I wanted to try give you more useful info, and to investigate far enough to help anyone out who wishes to resolve this issue. I suspect my steam engine has now run out of road, or at least steam.

In closing, I see three options:

Good luck to whoever readers this whichever way things go. :)

fecundf commented 4 years ago

That's a great explanation, thanks for following up, examining the repo, and explaining!

As you noted, the extended syntax is already used in the wild, and is unlikely to clash with well-established grammar features.

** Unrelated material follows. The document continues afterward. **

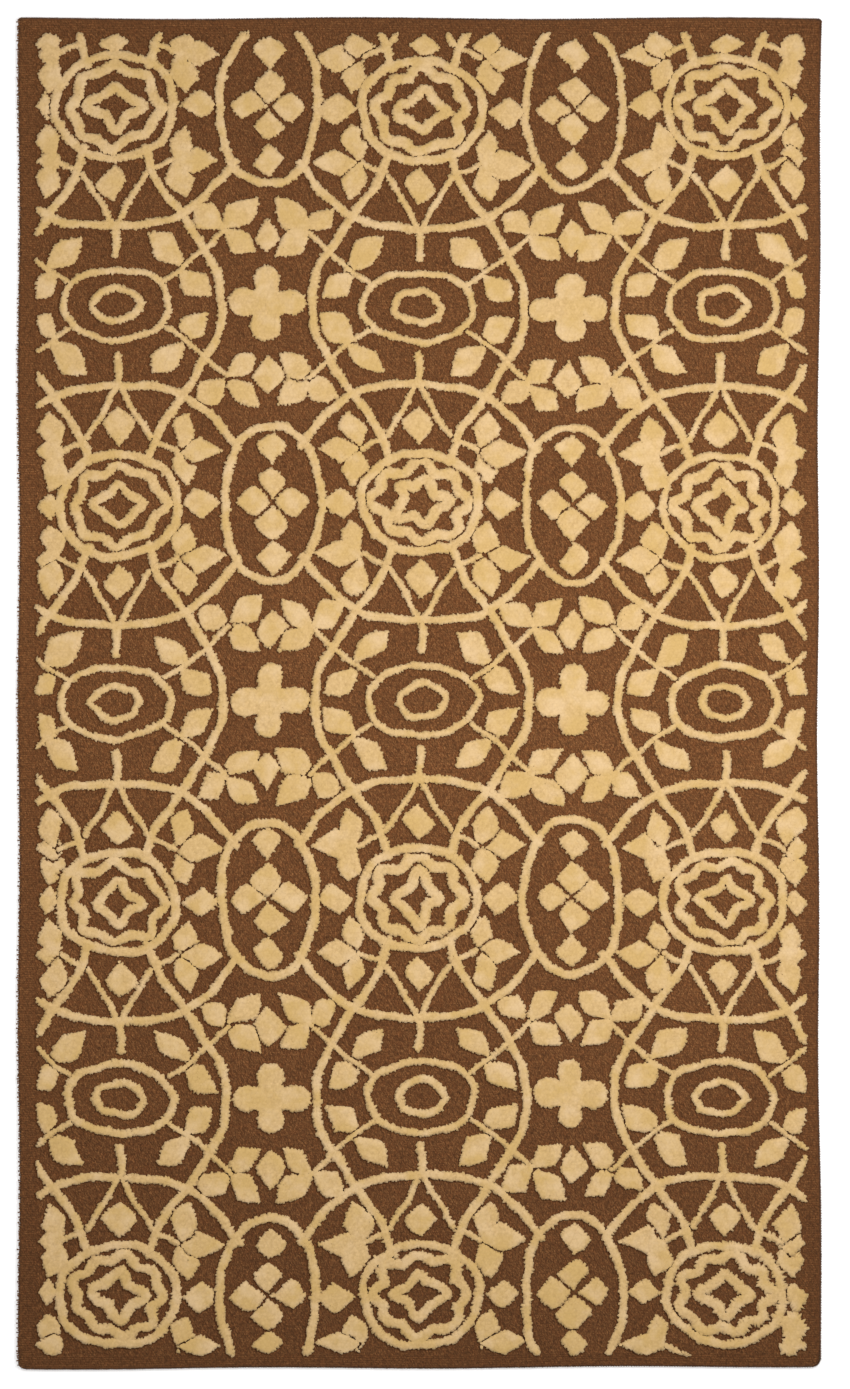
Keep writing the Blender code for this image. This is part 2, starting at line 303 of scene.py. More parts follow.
# %% how the hand strays
RING_GAP = 0.0012
LEAF_GAPS = (0.0007, 0.0026)
RUN_OUT = (0.0010, 0.0055)
SPARES = (-0.0010, 0.0035)
PRESSED = 0.75
BUD = 0.50
STUB = 0.0108
OPEN_END = 1.10
END_ROWS = 0.6

# How far a line strays aside and over what length, and how its width swells: a share and its length.
RING_HAND = {"aside": (0.0010, 0.05), "swell": ((0.09, 0.045), (0.06, 0.012)), "full": (0.86, 1.06)}
LINE_HAND = {"aside": (0.0011, 0.07), "swell": ((0.11, 0.05), (0.07, 0.012))}

LEAF_POINTS = 26
LEAF_BEND = 0.0024
LEAF_TOP = 0.14
LEAF_FULLER = (-0.45, 0.30)
LEAF_WIDER = (0.86, 1.16)
HUMP_POWER = (0.75, 1.10)
LEAF_STRAY = 0.08
TIP_STRAY = 0.002
MERGED_CLUSTERS = 0.25
APART_LEAVES = 0.80

ARM_LENGTH = (0.91, 1.05)
ARM_WIDTH = (0.86, 1.12)
ARM_AXES = (1.03, 0.95)
ARM_TURN = 0.06


# %% rings, leaves and the border
def lobes(turn, kind):
    """A wave of lobes: a cosine at kind 0, clouds |cos| at kind -1, and a star 1 - 2 |sin| at kind 1."""
    shaped = 2 * np.abs(np.cos(turn / 2)) - 1 if kind < 0 else 1 - 2 * np.abs(np.sin(turn / 2))
    return (1 - abs(kind)) * np.cos(turn) + abs(kind) * shaped


def ring_line(half_x, half_y, squareness, few, many, chooser):
    """A closed line: an ellipse with |x|^n + |y|^n = 1, swollen by few and many lobes and by the hand."""
    turn = np.linspace(0, 2 * math.pi, 240, endpoint=False)
    c, s = np.cos(turn), np.sin(turn)
    reach = (np.abs(c) ** squareness + np.abs(s) ** squareness) ** (-1 / squareness)
    late = turn + chooser.uniform(-0.12, 0.12) * np.sin(turn + chooser.uniform(0, 6.28))
    reach *= 1 + few * lobes(chooser.choice((4, 4, 4, 5)) * late, chooser.uniform(0.2, 0.8))
    reach *= 1 + many * lobes(chooser.choice((8, 8, 9)) * late, chooser.uniform(-0.8, 0.7))
    uneven = 0.014 + 0.16 * (few + many)
    reach *= 1 + uneven * sum(np.cos(k * turn + chooser.uniform(0, 6.28)) for k in (2, 3, 5))
    return evenly(np.stack([half_x * reach * c, half_y * reach * s], axis=1), FINE, closed=True)


def leaf_outline(run, half_width, widest, fullness, chooser):
    """A leaf from (0, 0) along run. At share t its half width is a mix of a tent and a sine hump.

    The sine hump is sin(pi t^k) to a chance power, and k puts its top at the widest share. The tent
    rises straight to the same share and falls straight to the tip.
    """
    t = (1 - np.cos(np.linspace(0, math.pi, LEAF_POINTS))) / 2
    ahead = np.asarray(run, float)
    aside = np.array([-ahead[1], ahead[0]]) / np.linalg.norm(ahead)
    bend = chooser.uniform(-LEAF_BEND, LEAF_BEND) * np.sin(math.pi * t)
    sides = []
    for side in (1, -1):
        top = min(0.72, max(0.30, widest + chooser.uniform(-LEAF_TOP, LEAF_TOP)))
        full = fullness + chooser.uniform(*LEAF_FULLER)
        hump = np.sin(math.pi * t ** (math.log(0.5) / math.log(top))) ** chooser.uniform(*HUMP_POWER)
        tent = np.minimum(t / top, (1 - t) / (1 - top))
        wide = half_width * chooser.uniform(*LEAF_WIDER) * (full * hump + (1 - full) * tent)
        sides.append(t[:, None] * ahead + (side * wide + bend)[:, None] * aside)
    return np.vstack([sides[1], sides[0][-2:0:-1]])


def by_hand(line, width, closed, chooser, aside, swell, full=None):
    """The line with the hand's wobble, and its half width at each point."""
    stray, length = aside
    strayed = line + stray * wobble(len(line), FINE, length, chooser)[:, None] * sideways(line, closed)
    share = chooser.uniform(*full) if full else 1
    for swells, length in swell:
        share = share + swells * wobble(len(line), FINE, length, chooser)
    return strayed, width / 2 * share


def run_out(line, half):
    """A line's half width where it reaches the border: it tapers to nothing a little beyond it."""
    return half * np.clip((within_border(line) + RUN_OUT[0]) / RUN_OUT[1], 0, 1) ** 0.5


def squeezed(loop, spare):
    """A shape pressed together where it would cross the border, and what share of its size is left.

    Along each axis its outer end comes in to the border less the spare, and the share PRESSED of what
    is over is pressed out. The inner end gives way to the rest.
    """
    offset = loop - DRAWING_MIDDLE
    side = np.sign(offset.mean(axis=0))
    inner, outer = (offset * side).min(axis=0), (offset * side).max(axis=0)
    over = np.maximum(0, outer - (DRAWING_HALF - spare))
    share = 1 - PRESSED * over / (outer - inner)
    return DRAWING_MIDDLE + side * (outer - over + (offset * side - outer) * share), share.min()


# %% every stroke
strokes = []
for number, (motif, piece, half_x, half_y, width, squareness, few, many) in enumerate(RINGS):
    for cell, centre in motif_centres(motif):
        chooser = hand("ring", number, cell)
        loose = 0.02 + 0.4 * few
        size_x, size_y = (half * (1 + chooser.uniform(-loose, loose)) for half in (half_x, half_y))
        line = ring_line(size_x, size_y, squareness, few * chooser.uniform(0.75, 1.25),
                         many * chooser.uniform(0.6, 1.4), chooser)
        if motif == "tall_oval" and abs(centre[1]) > END_ROWS:
            line[line[:, 1] * centre[1] > 0, 1] *= OPEN_END
        line, half = by_hand(drawn(line, (1, 1), centre), width, True, chooser, **RING_HAND)
        if within_border(line).max() > 0:
            gap = RING_GAP if number == 1 and chooser.random() < 0.7 else 0
            strokes.append((piece, line, run_out(line, half), gap))

for number, (motif, crosses, width, quarter) in enumerate(LINES):
    line = np.array(quarter)
    signs = quarters(line)
    if crosses == "Y":
        line, signs = np.vstack([(line * (-1, 1))[:0:-1], line]), [(1, 1), (1, -1)]
    elif crosses == "X":
        line, signs = np.vstack([(line * (1, -1))[:0:-1], line]), [(1, 1), (-1, 1)]
    for cell, centre in motif_centres(motif):
        for sign in signs:
            chooser = hand("line", number, cell, sign)
            path, half = by_hand(smooth(drawn(line, sign, centre)), width, False, chooser, **LINE_HAND)
            if crosses == "Y" and within_border(path[len(path) // 2]) < 0:
                continue
            if within_border(path).max() > STUB:
                strokes.append(("trellis", path, run_out(path, half), 0))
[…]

I'm curious if Zoffix can elaborate on the intent as to exactly where ident:sym<...> is reserved? And the long-term plans for ident:<...> empty-string variations? Not sure how to tag in here, will send a twitter DM. In the meantime I have a guess-

  1. Cannot disallow methods in the form of ident:sym<...> because that would break grammar rules = methods
  2. Can disallow sub ident:sym<...>(...){...} to reserve sym<...> for future use-but is that needed?
  3. Variables with extended syntax have no meaning in grammars, so no need to reserve :sym<...> in there.
  4. Bare :sym does not conflict, so this works (and no conflict with that XML library) sub foo:sym ($thing) { say $thing } ; foo:sym "I work"
  5. Reserved nature only implemented at 1st level, this works sub deep:level:sym<ok>($a) { say $a } ; deep:level:sym<ok> "all good"
raiph commented 4 years ago

Zoffix asked for info on twitter said he was just going per what TimToady said, which he thinks ("Not 100% sure") was this exchange in 2017 on #perl6 IRC channel.

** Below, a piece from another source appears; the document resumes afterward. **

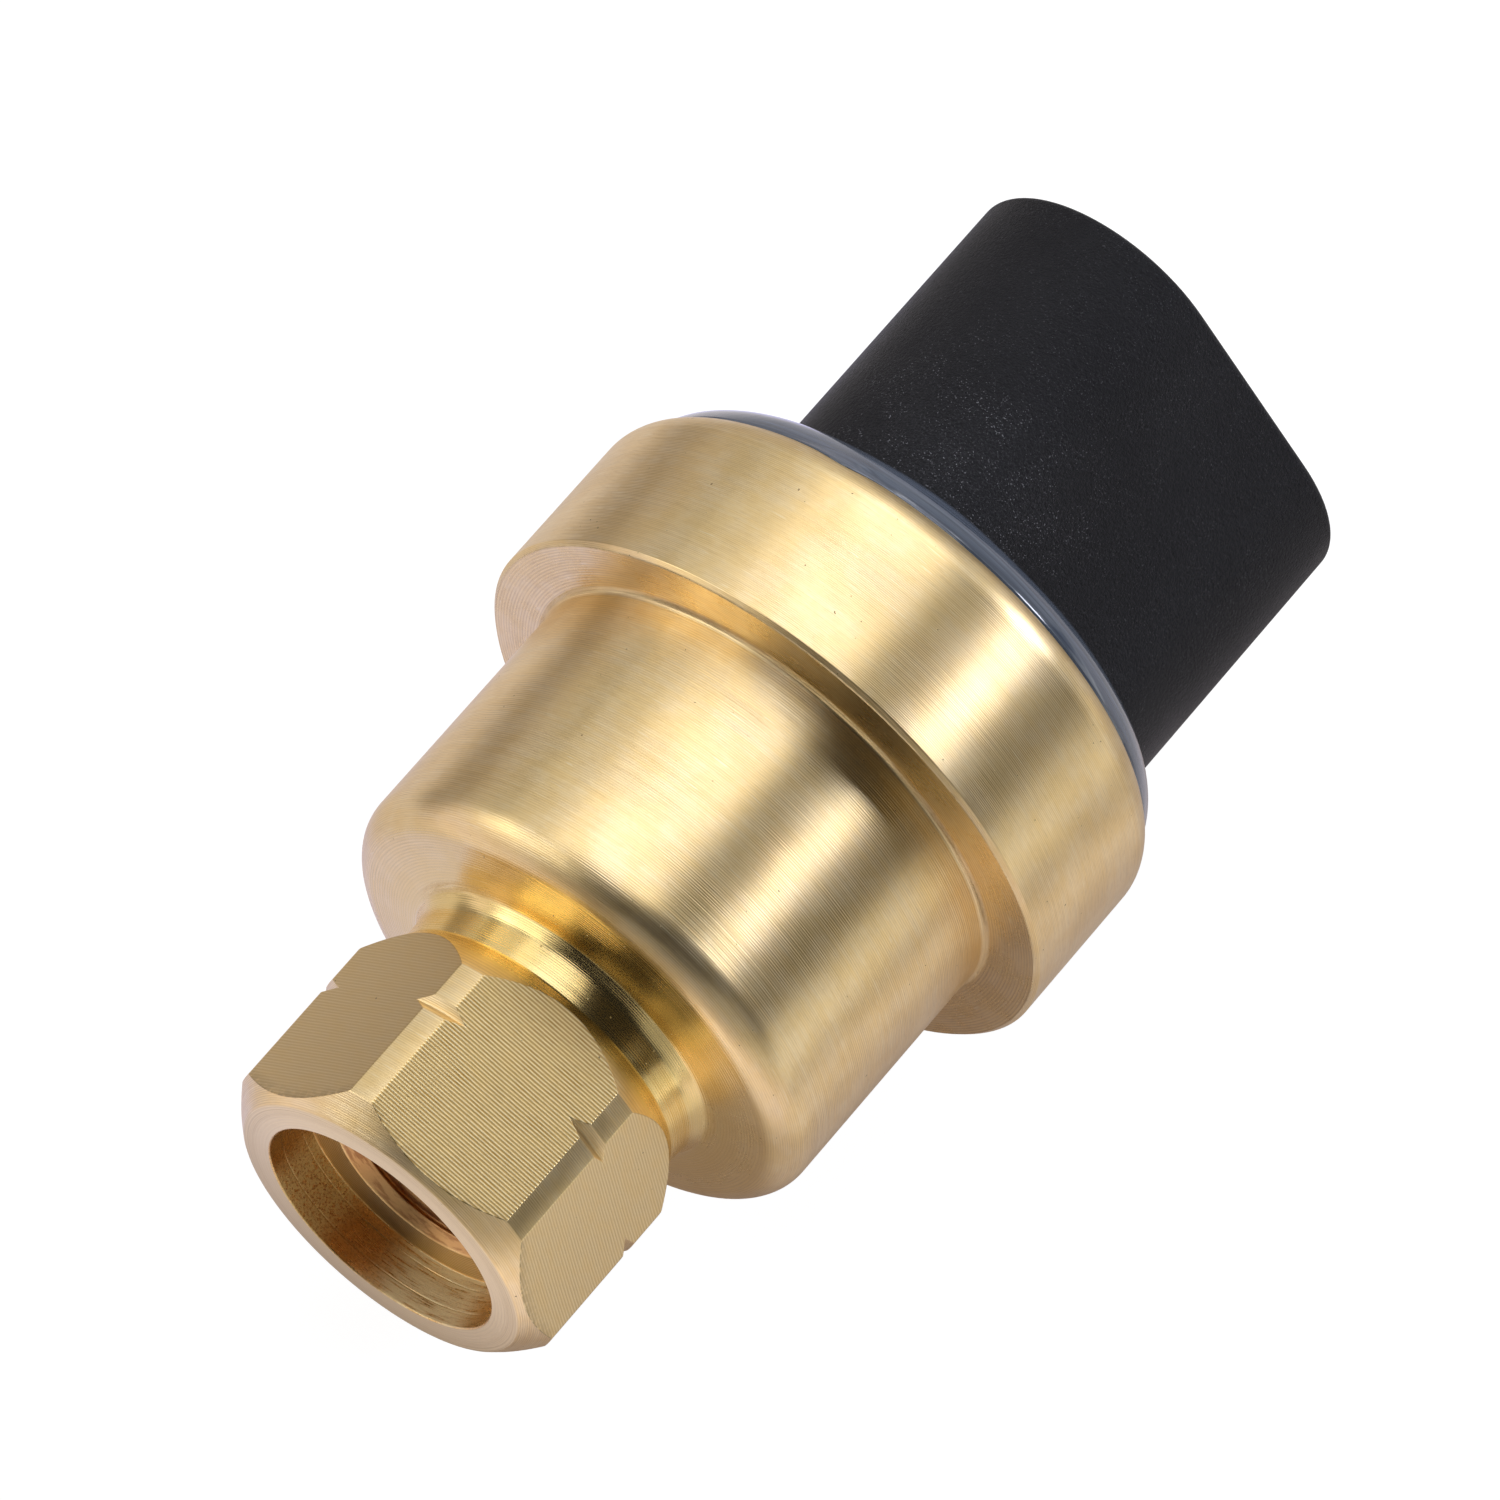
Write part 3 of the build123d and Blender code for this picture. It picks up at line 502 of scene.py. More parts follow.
finish = {
    "valve_depressor": metal("depressor_brass", (0.78, 0.58, 0.30, 1), (0.55, 0.36, 0.16, 1), 0.26),
    "diaphragm_seal": moulded("seal_rubber", (0.012, 0.028, 0.016, 1), (0.02, 0.045, 0.026, 1), 0.42, 4.0, 0.000010),
    "diaphragm": moulded("diaphragm_film", (0.62, 0.30, 0.05, 1), (0.75, 0.42, 0.10, 1), 0.16, 2.0, 0.000004, coat=0.4),
    "disc_holder": metal("holder_steel", (0.60, 0.60, 0.60, 1), (0.40, 0.40, 0.41, 1), 0.28, 0.11),
    "pressure_pad": metal("pad_steel", (0.56, 0.56, 0.58, 1), (0.38, 0.38, 0.40, 1), 0.24, 0.09),
    "snap_disc": metal("disc_steel", (0.66, 0.66, 0.68, 1), (0.50, 0.50, 0.53, 1), 0.16, 0.22),
    "pin_guide": moulded("guide_moulding", (0.055, 0.026, 0.014, 1), (0.09, 0.045, 0.024, 1), 0.42, 5.0, fibre=0.5),
    "transfer_pin": moulded("pin_ceramic", (0.80, 0.79, 0.74, 1), (0.68, 0.66, 0.60, 1), 0.22, 6.0, 0.000004, coat=0.3),
    "moving_blade": metal("spring_copper", (0.78, 0.46, 0.28, 1), (0.60, 0.32, 0.18, 1), 0.22, 0.08, turned=False),
    "moving_contact": metal("contact_silver_moving", (0.86, 0.85, 0.82, 1), (0.62, 0.60, 0.57, 1), 0.20, 0.07),
    "closed_contact": metal("contact_silver_closed", (0.86, 0.85, 0.82, 1), (0.62, 0.60, 0.57, 1), 0.20, 0.07),
    "open_contact": metal("contact_silver_open", (0.86, 0.85, 0.82, 1), (0.62, 0.60, 0.57, 1), 0.20, 0.07),
    "blade_rivet": metal("rivet_brass", (0.76, 0.58, 0.32, 1), (0.54, 0.38, 0.18, 1), 0.26, 0.08),
    "common_terminal": metal("terminal_tin_common", (0.72, 0.71, 0.68, 1), (0.52, 0.51, 0.49, 1), 0.27, 0.09, turned=False),
    "closed_terminal": metal("terminal_tin_closed", (0.72, 0.71, 0.68, 1), (0.52, 0.51, 0.49, 1), 0.27, 0.09, turned=False),
    "open_terminal": metal("terminal_tin_open", (0.72, 0.71, 0.68, 1), (0.52, 0.51, 0.49, 1), 0.27, 0.09, turned=False),
    "contact_base": moulded("base_moulding", (0.075, 0.036, 0.018, 1), (0.12, 0.062, 0.032, 1), 0.44, 5.0, fibre=0.5),
    "connector_housing": mat_housing,
    "terminal_potting": moulded("potting_epoxy", (0.012, 0.010, 0.010, 1), (0.022, 0.019, 0.018, 1), 0.14, 1.2, 0.000014, coat=0.5),
    "housing_o_ring": moulded("o_ring_rubber", (0.010, 0.010, 0.010, 1), (0.018, 0.018, 0.018, 1), 0.40, 5.0, 0.000008),
}
for name, mat in finish.items():
    ob = nodes[name]
    for i in range(len(ob.material_slots)):
        ob.material_slots[i].material = mat
for name in ("brass_body", "sealant_bead"):
    for i in range(len(nodes[name].material_slots)):
        nodes[name].material_slots[i].material = mat_turned if name == "brass_body" else mat_sealant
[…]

fecundf commented 4 years ago

The exchange in 2017 on #perl6 IRC channel is fascinating reading though I am not able to spend enough time on it now to grok it! I get the sense that Raku's grammar implementation as mentioned in the chat log precludes sub keyword:sym<foo> and when this caused errors, it was easiest to say "don't do that!" via reserving sub foo:sym<...>

I'd like to leave this open until I can read this more and understand it, or for someone else with interest in it to dive in. My sense is still that this could be explained better, or optimized. Or at least it will give me an excuse to read Raku grammar source.